Most musicians and those who enjoy listening to music, like to eat (this does not mean that people who like to eat always desire to listen to music at the same time, but nowadays one has little choice in the matter); what is more pregnant, most of them like to cook. We may include even the music critics, one of whom (Henry T. Finck) has written a book about such matters. The others eat ... and expand. James Huneker devotes sixteen pages of "The New Cosmopolis" to the "maw of the monster." And as H. L. Mencken has pointed out, "The Pilsner motive runs through the book from cover to cover." Dinners are constantly being given for the musicians and critics to meet and talk over thirteen courses with wine. You may read Mr. Krehbiel's glowing accounts of the dinner given to Adelina Patti (a dinner referred to in Joseph Hergesheimer's lyric novel, "The Three Black Pennys") on the occasion of her twenty-fifth anniversary as a singer, of the dinner to Marcella Sembrich to mark her retirement from the opera stage, and of a dinner to Teresa Carreno when she proposed a toast to her three husbands.... Go to the opera house and observe the lady singers, with their ample bosoms and their broad hips, the men with their expansive paunches ... and use your imagination. Why is it, when a singer is interviewed for a newspaper, that she invariably finds herself tired of hotel food and wants an apartment of her own, where she can cook to her stomach's content? Why are the musical journals and the Sunday supplements of the newspapers always publishing pictures of contralti with their sleeves rolled back to the elbows, their Poiret gowns (cunningly and carefully exhibited nevertheless) covered with aprons, baking bread, turning omelettes, or preparing clam broth Uncle Sam? You, my reader, have surely seen these pictures, but it has perhaps not occurred to you to conjure up a reason for them.

Edgar Saltus says: "A perfect dinner should resemble a concert.

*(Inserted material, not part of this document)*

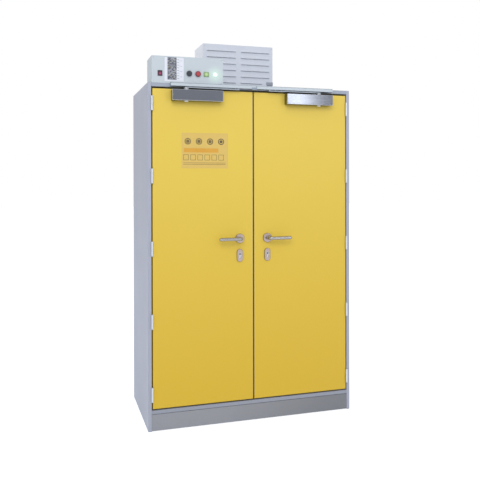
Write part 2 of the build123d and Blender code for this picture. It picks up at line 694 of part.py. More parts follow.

As the _morceaux_ succeed each other, so, too, should the names of the composers." Few dinners in New York may be regarded as concerts and still fewer restaurants may be looked upon as concert halls, except, unfortunately, in the literal sense. However, if you can find a restaurant where opera singers and conductors eat you may be sure it is a good one. Huneker describes the old Lienau's, where William Steinway, Anton Seidl, Theodore Thomas, Scharwenka, Joseffy, Lilli Lehmann, Max Heinrich, and Victor Herbert used to gather. Follow Alfred Hertz and you will be in excellent company in a double sense. Then watch him consume a plateful of Viennese pastry. If you have ever seen Emmy Destinn or Feodor Chaliapine eat you will feel that justice has been done to a meal. I once sat with the Russian bass for twelve hours, all of which time he was eating or drinking. He began with six plates of steaming onion soup (cooked with cheese and toast). The old New Year's eve festivities at the Gadski-Tauschers' resembled the storied banquets of the middle ages.... Boars' heads, meat pies, _salade macedoine_, _coeur de palmier_, _hollandaise_ were washed down with magnums and quarts of Irroy brut, 1900, Pol Roger, Chambertin, graceful Bohemian crystal goblets of Liebfraumilch and Johannisberger Schloss-Auslese. Mary Garden once sent a jewelled gift to the _chef_ at the Ritz-Carlton in return for a superb fish sauce which he had contrived for her. H. E. Krehbiel says that Brignoli "probably ate as no tenor ever ate before or since--ravenously as a Prussian dragoon after a fast." _Peche Melba_ has become a stable article on many menus in many cities in many lands. Agnes G. Murphy, in her biography of Mme. Melba, says that one day the singer, Joachim, and a party of friends stopped at a peasant's cottage near Bergamo, where they were regaled with such delicious macaroni that Melba persuaded her friends to return another day and wait while the peasant taught her the exact method of preparing the dish. In at least one New York restaurant _oeuf Toscanini_ is to be found on the bill. I have heard Olive Fremstad complain of the cooking in this hotel in Paris, or that hotel in New York, or the other hotel in Munich, and when she found herself in an apartment of her own she immediately set about to cook a few special dishes for herself.